■ Set task ■
Print, without altering anything, the lines from the one that holds "ring = upright(flange_radius" to the one that holds "before = set(bpy.data.objects)", inclusive. No other lines belong in the output.

■ Entries ■
+ + + +

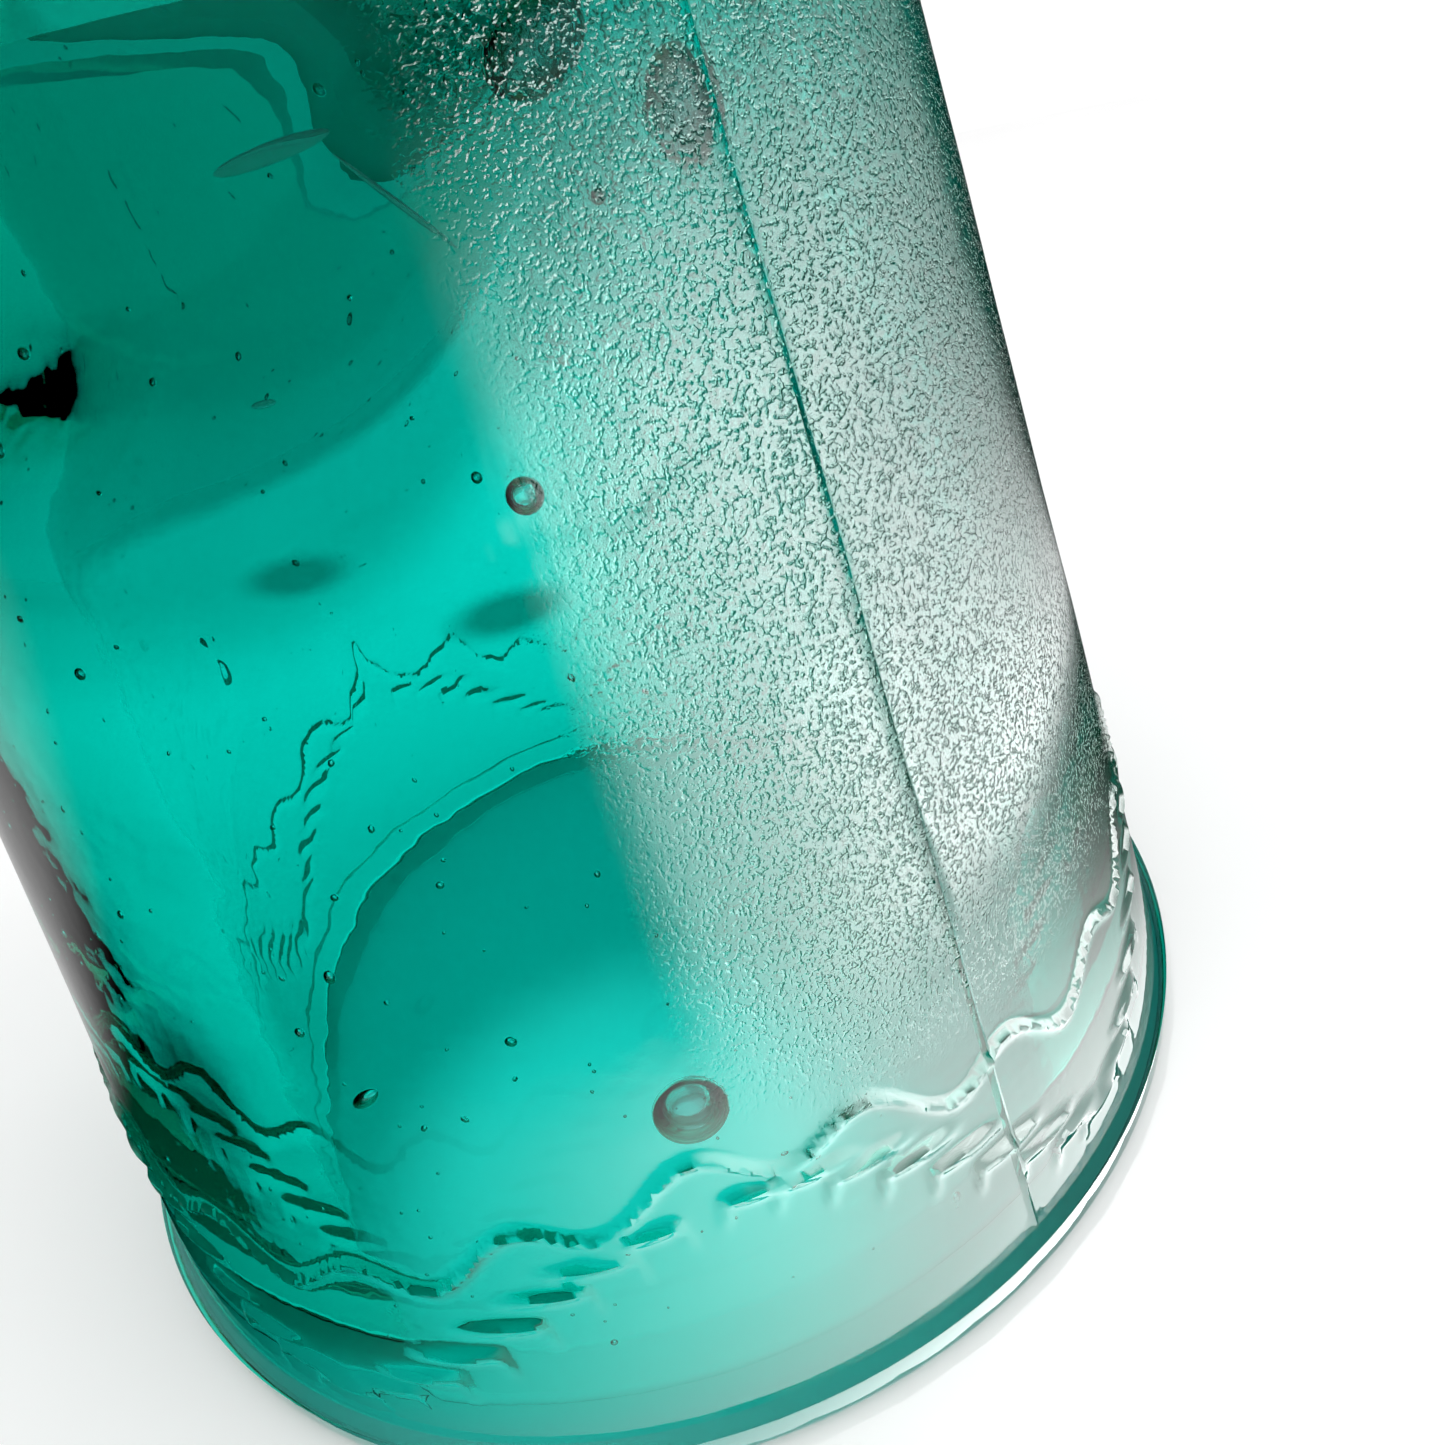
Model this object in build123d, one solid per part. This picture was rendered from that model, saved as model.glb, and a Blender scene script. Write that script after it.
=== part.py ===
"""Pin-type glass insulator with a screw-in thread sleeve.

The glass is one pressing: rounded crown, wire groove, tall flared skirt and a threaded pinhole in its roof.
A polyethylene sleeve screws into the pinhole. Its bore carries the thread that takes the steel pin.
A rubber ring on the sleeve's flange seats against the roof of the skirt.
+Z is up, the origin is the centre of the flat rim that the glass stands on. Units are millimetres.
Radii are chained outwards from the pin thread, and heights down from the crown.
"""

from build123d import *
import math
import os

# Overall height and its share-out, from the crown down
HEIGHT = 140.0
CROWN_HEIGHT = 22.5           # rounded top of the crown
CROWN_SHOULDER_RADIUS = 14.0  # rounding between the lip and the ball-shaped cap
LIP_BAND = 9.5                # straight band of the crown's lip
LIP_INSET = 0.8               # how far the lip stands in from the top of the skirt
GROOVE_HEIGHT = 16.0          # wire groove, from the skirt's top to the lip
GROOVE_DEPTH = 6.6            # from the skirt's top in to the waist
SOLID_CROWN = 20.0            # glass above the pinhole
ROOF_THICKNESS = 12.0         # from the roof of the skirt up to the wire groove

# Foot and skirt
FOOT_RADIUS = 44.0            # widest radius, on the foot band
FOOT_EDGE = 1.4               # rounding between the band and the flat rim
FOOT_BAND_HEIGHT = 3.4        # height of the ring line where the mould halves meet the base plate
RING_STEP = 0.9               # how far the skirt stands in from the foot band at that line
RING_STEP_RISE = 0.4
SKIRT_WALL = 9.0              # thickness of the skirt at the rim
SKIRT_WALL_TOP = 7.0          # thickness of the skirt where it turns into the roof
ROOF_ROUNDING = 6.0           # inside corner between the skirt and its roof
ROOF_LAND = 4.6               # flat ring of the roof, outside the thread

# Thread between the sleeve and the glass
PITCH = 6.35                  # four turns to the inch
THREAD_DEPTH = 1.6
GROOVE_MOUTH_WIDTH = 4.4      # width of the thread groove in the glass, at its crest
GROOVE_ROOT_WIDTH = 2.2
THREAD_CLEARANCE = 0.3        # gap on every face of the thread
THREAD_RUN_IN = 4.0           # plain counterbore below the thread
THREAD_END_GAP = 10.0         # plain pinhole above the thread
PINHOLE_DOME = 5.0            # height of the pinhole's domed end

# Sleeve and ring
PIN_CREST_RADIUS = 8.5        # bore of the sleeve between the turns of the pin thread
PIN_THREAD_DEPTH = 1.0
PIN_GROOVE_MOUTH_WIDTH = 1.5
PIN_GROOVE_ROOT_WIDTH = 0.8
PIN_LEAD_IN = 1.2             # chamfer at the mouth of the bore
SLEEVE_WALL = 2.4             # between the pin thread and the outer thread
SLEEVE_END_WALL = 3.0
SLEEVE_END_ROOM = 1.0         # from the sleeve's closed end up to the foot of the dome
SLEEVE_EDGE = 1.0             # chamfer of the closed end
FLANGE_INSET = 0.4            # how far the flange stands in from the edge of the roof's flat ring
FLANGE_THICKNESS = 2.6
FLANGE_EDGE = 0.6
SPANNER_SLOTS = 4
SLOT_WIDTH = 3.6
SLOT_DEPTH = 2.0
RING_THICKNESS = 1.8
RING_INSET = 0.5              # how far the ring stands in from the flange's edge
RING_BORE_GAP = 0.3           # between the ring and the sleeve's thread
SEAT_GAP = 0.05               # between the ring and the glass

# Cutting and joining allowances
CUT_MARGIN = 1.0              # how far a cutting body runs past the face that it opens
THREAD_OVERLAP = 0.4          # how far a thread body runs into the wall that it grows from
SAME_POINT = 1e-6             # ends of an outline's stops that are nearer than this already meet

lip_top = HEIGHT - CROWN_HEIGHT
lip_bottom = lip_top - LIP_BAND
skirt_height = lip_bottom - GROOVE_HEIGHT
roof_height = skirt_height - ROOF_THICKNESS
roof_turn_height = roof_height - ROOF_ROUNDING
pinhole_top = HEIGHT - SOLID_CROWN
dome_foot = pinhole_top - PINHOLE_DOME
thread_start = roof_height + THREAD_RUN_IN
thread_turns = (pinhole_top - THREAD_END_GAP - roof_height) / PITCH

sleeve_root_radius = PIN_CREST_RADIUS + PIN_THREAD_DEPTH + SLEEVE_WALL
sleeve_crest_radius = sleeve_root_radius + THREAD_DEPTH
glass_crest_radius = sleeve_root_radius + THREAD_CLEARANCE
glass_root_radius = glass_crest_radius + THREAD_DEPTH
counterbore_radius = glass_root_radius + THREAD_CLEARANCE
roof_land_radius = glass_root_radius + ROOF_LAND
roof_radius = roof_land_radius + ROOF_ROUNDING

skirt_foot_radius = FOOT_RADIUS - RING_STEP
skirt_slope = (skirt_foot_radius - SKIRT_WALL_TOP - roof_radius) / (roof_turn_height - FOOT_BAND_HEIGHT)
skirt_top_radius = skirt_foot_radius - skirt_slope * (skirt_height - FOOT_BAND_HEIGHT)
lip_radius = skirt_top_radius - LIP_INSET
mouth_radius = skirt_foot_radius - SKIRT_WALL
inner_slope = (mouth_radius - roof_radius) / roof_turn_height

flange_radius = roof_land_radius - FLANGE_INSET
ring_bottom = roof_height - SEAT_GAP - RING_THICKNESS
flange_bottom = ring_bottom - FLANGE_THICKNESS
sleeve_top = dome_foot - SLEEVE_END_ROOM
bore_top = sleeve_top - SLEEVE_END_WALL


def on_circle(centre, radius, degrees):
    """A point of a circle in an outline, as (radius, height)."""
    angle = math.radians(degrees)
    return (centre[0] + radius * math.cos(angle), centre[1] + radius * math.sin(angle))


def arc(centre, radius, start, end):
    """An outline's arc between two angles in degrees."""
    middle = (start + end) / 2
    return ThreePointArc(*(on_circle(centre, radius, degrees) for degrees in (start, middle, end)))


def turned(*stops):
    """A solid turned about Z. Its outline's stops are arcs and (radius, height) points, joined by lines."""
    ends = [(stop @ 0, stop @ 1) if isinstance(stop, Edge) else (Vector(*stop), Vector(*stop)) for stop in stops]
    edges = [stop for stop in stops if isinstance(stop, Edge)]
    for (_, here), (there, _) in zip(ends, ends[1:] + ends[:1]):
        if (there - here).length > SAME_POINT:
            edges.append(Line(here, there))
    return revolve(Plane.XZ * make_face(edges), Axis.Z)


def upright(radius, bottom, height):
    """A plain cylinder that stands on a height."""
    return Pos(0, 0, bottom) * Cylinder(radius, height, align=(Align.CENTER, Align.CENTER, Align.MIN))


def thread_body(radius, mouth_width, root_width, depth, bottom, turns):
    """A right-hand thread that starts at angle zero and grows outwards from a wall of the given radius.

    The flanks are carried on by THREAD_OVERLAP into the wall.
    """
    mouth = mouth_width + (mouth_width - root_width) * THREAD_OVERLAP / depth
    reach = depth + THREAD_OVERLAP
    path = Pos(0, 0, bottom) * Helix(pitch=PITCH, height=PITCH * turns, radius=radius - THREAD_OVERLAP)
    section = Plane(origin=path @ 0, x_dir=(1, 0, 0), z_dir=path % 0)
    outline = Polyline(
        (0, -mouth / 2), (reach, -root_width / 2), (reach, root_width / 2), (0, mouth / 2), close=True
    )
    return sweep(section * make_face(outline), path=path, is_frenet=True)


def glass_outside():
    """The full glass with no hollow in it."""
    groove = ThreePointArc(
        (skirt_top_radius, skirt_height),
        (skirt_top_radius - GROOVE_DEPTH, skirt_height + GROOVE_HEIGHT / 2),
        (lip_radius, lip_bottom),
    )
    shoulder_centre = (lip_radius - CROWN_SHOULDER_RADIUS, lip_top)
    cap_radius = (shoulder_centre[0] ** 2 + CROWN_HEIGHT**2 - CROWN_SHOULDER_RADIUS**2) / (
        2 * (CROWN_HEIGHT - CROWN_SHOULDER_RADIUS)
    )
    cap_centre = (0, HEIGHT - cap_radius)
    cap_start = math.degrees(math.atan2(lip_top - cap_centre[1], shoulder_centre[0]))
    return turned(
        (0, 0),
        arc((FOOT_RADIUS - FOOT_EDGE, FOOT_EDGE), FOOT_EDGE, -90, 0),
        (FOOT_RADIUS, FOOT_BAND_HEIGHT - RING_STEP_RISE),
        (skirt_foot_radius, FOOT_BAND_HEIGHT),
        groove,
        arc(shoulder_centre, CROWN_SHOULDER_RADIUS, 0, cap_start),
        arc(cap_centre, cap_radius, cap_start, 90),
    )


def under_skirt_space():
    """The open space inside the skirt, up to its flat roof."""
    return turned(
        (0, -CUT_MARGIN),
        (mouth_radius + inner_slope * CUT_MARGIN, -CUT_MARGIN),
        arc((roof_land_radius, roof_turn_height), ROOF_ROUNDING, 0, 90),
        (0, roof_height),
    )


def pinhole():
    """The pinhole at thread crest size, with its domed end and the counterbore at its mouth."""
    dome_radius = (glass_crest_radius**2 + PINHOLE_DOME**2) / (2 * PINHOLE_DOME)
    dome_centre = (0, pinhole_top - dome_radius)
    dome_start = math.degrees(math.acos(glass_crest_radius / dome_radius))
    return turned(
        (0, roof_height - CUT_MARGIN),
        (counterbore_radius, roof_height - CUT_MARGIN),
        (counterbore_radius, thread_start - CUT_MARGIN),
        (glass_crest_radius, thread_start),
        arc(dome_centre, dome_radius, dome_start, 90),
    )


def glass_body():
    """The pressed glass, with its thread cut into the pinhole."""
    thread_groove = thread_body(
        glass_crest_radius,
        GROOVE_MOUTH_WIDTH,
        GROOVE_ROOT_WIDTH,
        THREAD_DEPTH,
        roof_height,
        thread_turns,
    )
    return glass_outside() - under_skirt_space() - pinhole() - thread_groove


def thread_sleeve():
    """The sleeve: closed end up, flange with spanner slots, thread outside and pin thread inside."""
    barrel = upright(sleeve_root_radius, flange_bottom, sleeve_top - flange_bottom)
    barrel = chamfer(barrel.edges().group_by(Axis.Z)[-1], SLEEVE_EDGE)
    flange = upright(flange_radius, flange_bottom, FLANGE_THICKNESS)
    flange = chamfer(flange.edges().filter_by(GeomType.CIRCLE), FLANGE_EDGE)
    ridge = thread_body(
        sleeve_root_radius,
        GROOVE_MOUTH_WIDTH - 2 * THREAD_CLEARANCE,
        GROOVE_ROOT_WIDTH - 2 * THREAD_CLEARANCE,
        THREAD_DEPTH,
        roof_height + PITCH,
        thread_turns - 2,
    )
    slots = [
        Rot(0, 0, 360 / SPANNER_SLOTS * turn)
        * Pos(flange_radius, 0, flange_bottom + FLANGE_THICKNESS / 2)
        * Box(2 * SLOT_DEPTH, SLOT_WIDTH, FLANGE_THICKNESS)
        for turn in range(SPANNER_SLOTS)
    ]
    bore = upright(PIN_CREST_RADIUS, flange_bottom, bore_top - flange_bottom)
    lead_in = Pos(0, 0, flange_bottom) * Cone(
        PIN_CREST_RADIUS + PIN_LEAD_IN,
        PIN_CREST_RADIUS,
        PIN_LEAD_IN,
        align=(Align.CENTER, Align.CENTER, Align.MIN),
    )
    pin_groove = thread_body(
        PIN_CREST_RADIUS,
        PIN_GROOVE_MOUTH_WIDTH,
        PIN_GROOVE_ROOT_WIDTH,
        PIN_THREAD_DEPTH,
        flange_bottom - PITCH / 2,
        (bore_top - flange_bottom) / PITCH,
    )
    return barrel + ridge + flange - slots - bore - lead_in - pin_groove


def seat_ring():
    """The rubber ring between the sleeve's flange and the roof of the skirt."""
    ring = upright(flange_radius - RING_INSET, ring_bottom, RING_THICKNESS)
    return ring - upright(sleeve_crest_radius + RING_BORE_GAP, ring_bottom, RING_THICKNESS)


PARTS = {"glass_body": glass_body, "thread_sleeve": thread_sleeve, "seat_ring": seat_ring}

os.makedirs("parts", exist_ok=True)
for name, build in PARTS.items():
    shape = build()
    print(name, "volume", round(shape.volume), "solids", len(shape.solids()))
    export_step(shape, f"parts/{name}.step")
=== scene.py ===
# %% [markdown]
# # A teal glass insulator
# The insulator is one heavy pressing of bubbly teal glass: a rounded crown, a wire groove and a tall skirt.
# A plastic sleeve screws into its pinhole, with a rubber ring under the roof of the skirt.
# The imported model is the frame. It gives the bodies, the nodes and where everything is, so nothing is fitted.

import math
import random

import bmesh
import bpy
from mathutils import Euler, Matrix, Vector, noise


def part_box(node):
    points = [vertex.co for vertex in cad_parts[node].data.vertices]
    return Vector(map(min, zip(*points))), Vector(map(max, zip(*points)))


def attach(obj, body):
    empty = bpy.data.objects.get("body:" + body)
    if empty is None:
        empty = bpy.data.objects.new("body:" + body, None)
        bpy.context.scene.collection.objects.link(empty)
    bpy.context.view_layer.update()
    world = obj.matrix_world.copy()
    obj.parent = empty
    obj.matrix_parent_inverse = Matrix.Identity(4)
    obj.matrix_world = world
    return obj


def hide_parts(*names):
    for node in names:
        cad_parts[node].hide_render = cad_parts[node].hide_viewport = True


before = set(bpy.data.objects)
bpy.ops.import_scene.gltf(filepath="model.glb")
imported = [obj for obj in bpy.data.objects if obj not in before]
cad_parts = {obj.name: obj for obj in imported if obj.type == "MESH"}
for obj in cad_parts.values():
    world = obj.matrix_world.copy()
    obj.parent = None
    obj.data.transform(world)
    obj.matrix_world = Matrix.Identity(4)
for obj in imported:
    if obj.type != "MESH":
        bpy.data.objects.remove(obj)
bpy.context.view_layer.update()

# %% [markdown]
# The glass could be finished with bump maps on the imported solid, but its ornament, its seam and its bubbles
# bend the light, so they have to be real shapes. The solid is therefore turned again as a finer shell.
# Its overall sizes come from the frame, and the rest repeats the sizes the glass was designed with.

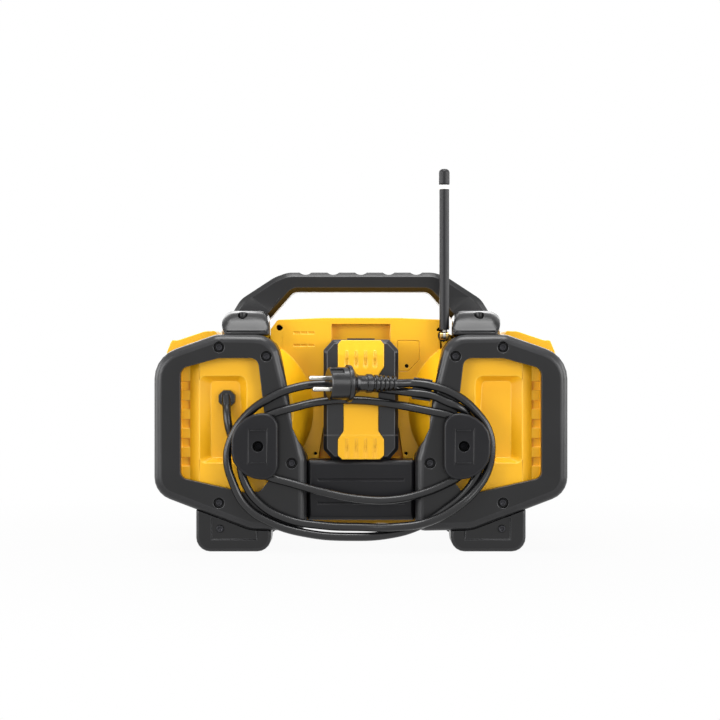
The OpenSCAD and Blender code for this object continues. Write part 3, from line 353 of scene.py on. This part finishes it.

+ + + +

■ Solution to this task ■
    ring = upright(flange_radius - RING_INSET, ring_bottom, RING_THICKNESS)
    return ring - upright(sleeve_crest_radius + RING_BORE_GAP, ring_bottom, RING_THICKNESS)


PARTS = {"glass_body": glass_body, "thread_sleeve": thread_sleeve, "seat_ring": seat_ring}

os.makedirs("parts", exist_ok=True)
for name, build in PARTS.items():
    shape = build()
    print(name, "volume", round(shape.volume), "solids", len(shape.solids()))
    export_step(shape, f"parts/{name}.step")
=== scene.py ===
# %% [markdown]
# # A teal glass insulator
# The insulator is one heavy pressing of bubbly teal glass: a rounded crown, a wire groove and a tall skirt.
# A plastic sleeve screws into its pinhole, with a rubber ring under the roof of the skirt.
# The imported model is the frame. It gives the bodies, the nodes and where everything is, so nothing is fitted.

import math
import random

import bmesh
import bpy
from mathutils import Euler, Matrix, Vector, noise


def part_box(node):
    points = [vertex.co for vertex in cad_parts[node].data.vertices]
    return Vector(map(min, zip(*points))), Vector(map(max, zip(*points)))


def attach(obj, body):
    empty = bpy.data.objects.get("body:" + body)
    if empty is None:
        empty = bpy.data.objects.new("body:" + body, None)
        bpy.context.scene.collection.objects.link(empty)
    bpy.context.view_layer.update()
    world = obj.matrix_world.copy()
    obj.parent = empty
    obj.matrix_parent_inverse = Matrix.Identity(4)
    obj.matrix_world = world
    return obj


def hide_parts(*names):
    for node in names:
        cad_parts[node].hide_render = cad_parts[node].hide_viewport = True


before = set(bpy.data.objects)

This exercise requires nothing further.